According to Igor Sukhanov, the general director of GK Oboronsnabsbit, the average rent rate for class A and B+ warehouses in Yekaterinburg is around $100 per sqm per year, which not necessarily low. He states, “This price, of course, is lower than prices in Moscow, where rents for warehouses are around $130-140 per sqm per year. However, Yekaterinburg’s warehouse rates are still higher than those in several European capitals, including Warsaw, Berlin and Paris, where warehouses are rented for no more than $70 per sqm per year.” The price of rent in Chelyabinsk is around $80-90 per sqm per year, while it is $150 per sqm per year in Tyumen. Under such circumstances, the majority of market players (around 60%) prefer to rent out their own spaces.
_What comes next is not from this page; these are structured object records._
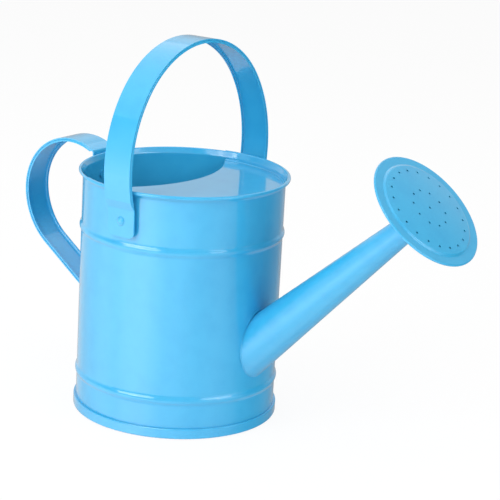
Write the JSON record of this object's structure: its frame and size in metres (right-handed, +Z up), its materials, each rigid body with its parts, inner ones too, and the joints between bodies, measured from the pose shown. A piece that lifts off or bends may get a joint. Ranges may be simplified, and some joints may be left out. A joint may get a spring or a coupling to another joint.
{
  "type": "watering can",
  "caption": "Round sheet-steel watering can with a half cover, a swinging bail, a rear loop handle and a tapered spout that ends in a domed sprinkler rose.",
  "frame": {"origin": "centre of the foot ring on the floor, on the axis of the round body", "axes": "+Z up, +X from the body's axis towards the spout, -X towards the rear handle, Y along the bail's pivots"},
  "size_m": [0.3353, 0.144, 0.2444],
  "materials": {
    "enamel_body": "glossy sky-blue paint on steel",
    "enamel_cover": "glossy sky-blue paint on steel",
    "enamel_spout": "glossy sky-blue paint on steel",
    "enamel_strap": "glossy sky-blue paint on steel"
  },
  "bodies": {
    "can": {"body_shell": "enamel_body", "base_disc": "enamel_body", "half_cover": "enamel_cover", "spout_tube": "enamel_spout", "rose_back": "enamel_spout", "rose_face": "enamel_spout", "bail_rivets": "enamel_strap", "bail_spacers": "enamel_strap", "rear_handle": "enamel_strap", "rear_handle_rivets": "enamel_strap"},
    "bail": {"bail_strap": "enamel_strap"}
  },
  "joints": [
    {"name": "bail_swing", "type": "hinge", "parent": "can", "child": "bail", "pos_m": [0.0037, 0, 0.1378], "axis": [0, 1, 0], "range_deg": [-68.5, 97.8]}
  ]
}
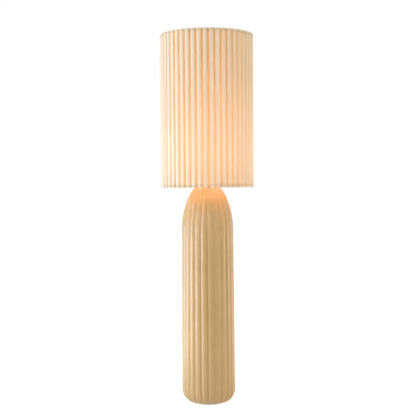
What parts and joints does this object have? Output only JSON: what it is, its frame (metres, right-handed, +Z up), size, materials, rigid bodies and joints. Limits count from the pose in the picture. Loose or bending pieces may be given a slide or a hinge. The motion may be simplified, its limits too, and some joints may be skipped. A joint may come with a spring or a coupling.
{
  "type": "floor lamp",
  "caption": "Tall floor lamp: a hollow ribbed ceramic body with a domed top, a pleated drum shade on a wire frame, and a screw lampholder with its bulb.",
  "frame": {"origin": "on the floor, at the lamp's axis", "axes": "+Z up along the lamp's axis, -Y the front as pictured, +Y the side of the cord inlet"},
  "size_m": [0.4, 0.4, 1.575],
  "materials": {
    "felt": "pressed wool felt",
    "board": "hardboard",
    "black_steel": "black powder coat",
    "ceramic": "matte, fine sand grain",
    "rubber": "matte",
    "ivory_plastic": "moulded",
    "brass": "satin",
    "flex": "soft sheath",
    "zinc_steel": "zinc plated",
    "white_plastic": "moulded",
    "porcelain": "glazed",
    "solder": "dull solder",
    "black_glass": "glassy",
    "nickel": "nickel plated",
    "bulb_housing": "moulded",
    "board_white": "printed board",
    "opal": "opal, lit warm",
    "white_wire": "white powder coat",
    "tape": "woven binding",
    "shade_cloth": "pleated linen-look cloth"
  },
  "bodies": {
    "base": {"foot_pad": "felt", "cover_board": "board", "base_plate": "black_steel", "ceramic_body": "ceramic", "cord_grommet": "rubber", "plate_grommet": "rubber", "terminal_block": "ivory_plastic", "terminal_screws": "brass", "internal_flex": "flex", "stem_tube": "zinc_steel", "stem_washer": "zinc_steel", "stem_nut": "zinc_steel", "centring_bush": "ivory_plastic", "vase_cap": "brass", "neck_sleeve": "brass", "neck_nut": "brass", "lampholder_cap": "white_plastic", "lampholder_core": "porcelain", "core_screws": "brass", "screw_sleeve": "brass", "centre_contact": "brass", "lampholder_shell": "white_plastic"},
    "shade": {"seat_ring": "white_wire", "spider_arms": "white_wire", "shade_struts": "white_wire", "shade_bottom_ring": "white_wire", "shade_top_ring": "white_wire", "shade_bottom_tape": "tape", "shade_top_tape": "tape", "shade_skin": "shade_cloth"},
    "ring_follower": {"ring_washer": "ivory_plastic"},
    "clamp_ring": {"shade_ring": "white_plastic"},
    "bulb_tip": {"bulb_contact": "solder"},
    "bulb": {"bulb_insulator": "black_glass", "bulb_cap": "nickel", "bulb_body": "bulb_housing", "led_board": "board_white", "bulb_diffuser": "opal"}
  },
  "joints": [
    {"name": "shade_swivel", "type": "hinge", "parent": "base", "child": "shade", "pos_m": [0, 0, 1.026], "axis": [0, 0, 1], "continuous": true},
    {"name": "clamp_ring_rise", "type": "slide", "parent": "base", "child": "ring_follower", "axis": [0, 0, 1], "range_m": [0, 0.02001]},
    {"name": "clamp_ring_turn", "type": "hinge", "parent": "ring_follower", "child": "clamp_ring", "pos_m": [0, 0, 1.0372], "axis": [0, 0, 1], "range_deg": [0, 2880]},
    {"name": "bulb_rise", "type": "slide", "parent": "base", "child": "bulb_tip", "axis": [0, 0, 1], "range_m": [0, 0.01815]},
    {"name": "bulb_turn", "type": "hinge", "parent": "bulb_tip", "child": "bulb", "pos_m": [0, 0, 1.037], "axis": [0, 0, 1], "range_deg": [0, 1800]}
  ],
  "couplings": [
    {"joint": "clamp_ring_rise", "follows": "clamp_ring_turn", "m_per_rad": 0.00039789},
    {"joint": "bulb_rise", "follows": "bulb_turn", "m_per_rad": 0.0005775}
  ]
}
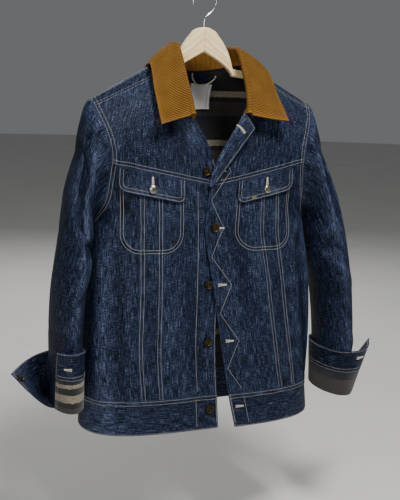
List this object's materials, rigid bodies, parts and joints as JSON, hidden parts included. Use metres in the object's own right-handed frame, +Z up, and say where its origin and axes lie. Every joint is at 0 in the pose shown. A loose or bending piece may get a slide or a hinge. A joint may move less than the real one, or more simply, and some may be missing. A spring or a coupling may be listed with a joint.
{
  "type": "trucker jacket on a hanger",
  "caption": "Short denim jacket with a corduroy collar, V-shaped yokes, flapped chest pockets, turned-up sleeves and a waistband, hanging open on a wooden hanger with a wire hook.",
  "frame": {"origin": "inside top of the hanger's hook, where a rail carries it", "axes": "+Z up along the hook's stem, the jacket's front faces -Y, the wearer's left is +X"},
  "size_m": [0.7729, 0.2074, 0.8155],
  "materials": {
    "denim": "indigo denim, twill, slubby",
    "corduroy": "golden brown corduroy, narrow wales",
    "lining": "striped wool blanket cloth, brushed",
    "label": "plain woven label, blank",
    "patina": "shank button, aged bronze",
    "silver": "shank button, domed and worn bright",
    "wood": "pale wood, clear matt lacquer",
    "wire": "thin bright wire"
  },
  "bodies": {
    "root": {"back_centre": "denim", "back_side_left": "denim", "back_side_right": "denim", "back_yoke": "denim", "collar": "corduroy", "cuff_button_left": "patina", "cuff_button_right": "patina", "cuff_left": "denim", "cuff_right": "denim", "flap_left": "denim", "flap_right": "denim", "flap_tab": "label", "front_button_1": "patina", "front_button_2": "patina", "front_button_3": "patina", "front_button_4": "patina", "front_button_5": "patina", "front_centre_left": "denim", "front_centre_right": "denim", "front_side_left": "denim", "front_side_right": "denim", "front_strip_left": "denim", "front_strip_right": "denim", "front_yoke_left": "denim", "front_yoke_right": "denim", "hanger_hook": "wire", "hanger_wood": "wood", "label_main": "label", "label_side": "label", "lapel_left": "denim", "lining_back": "lining", "neck_patch": "denim", "pocket_button_left": "silver", "pocket_button_right": "silver", "sleeve_top_left": "denim", "sleeve_top_right": "denim", "sleeve_under_left": "denim", "sleeve_under_right": "denim", "turnup_left": "lining", "turnup_right": "lining", "waistband_back": "denim", "waistband_front_left": "denim", "waistband_front_right": "denim"}
  },
  "joints": []
}
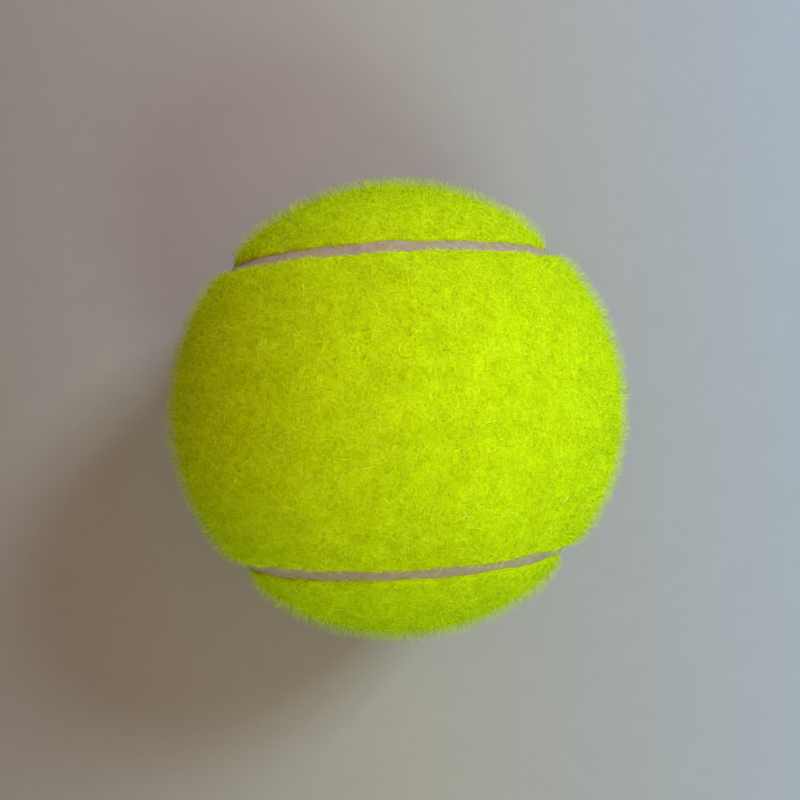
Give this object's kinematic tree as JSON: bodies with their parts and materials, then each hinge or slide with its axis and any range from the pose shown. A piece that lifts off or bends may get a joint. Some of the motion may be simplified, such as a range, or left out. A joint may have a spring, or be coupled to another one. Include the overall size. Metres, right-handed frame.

What is more, prices for warehouse real estates are usually determined arbitrarily and often to now follow the trends of other segments commercial real estate market. It is often possible to observe two properties of the same quality priced at very different rates. Warehouses of different heights, for example, can be rented at the same rates if they happen to have similar heating systems. The price for warehouse real estate is growing faster than the rent rates, as the average rate in increase of value is 15-25%. As such, according to analysts, the value of one square meter of warehouse property equals 16.4 thousand rubles in Yekaterinburg, 11.5 thousand rubles in Chelyabinsk, and 13.5 thousand rubles in Tyumen.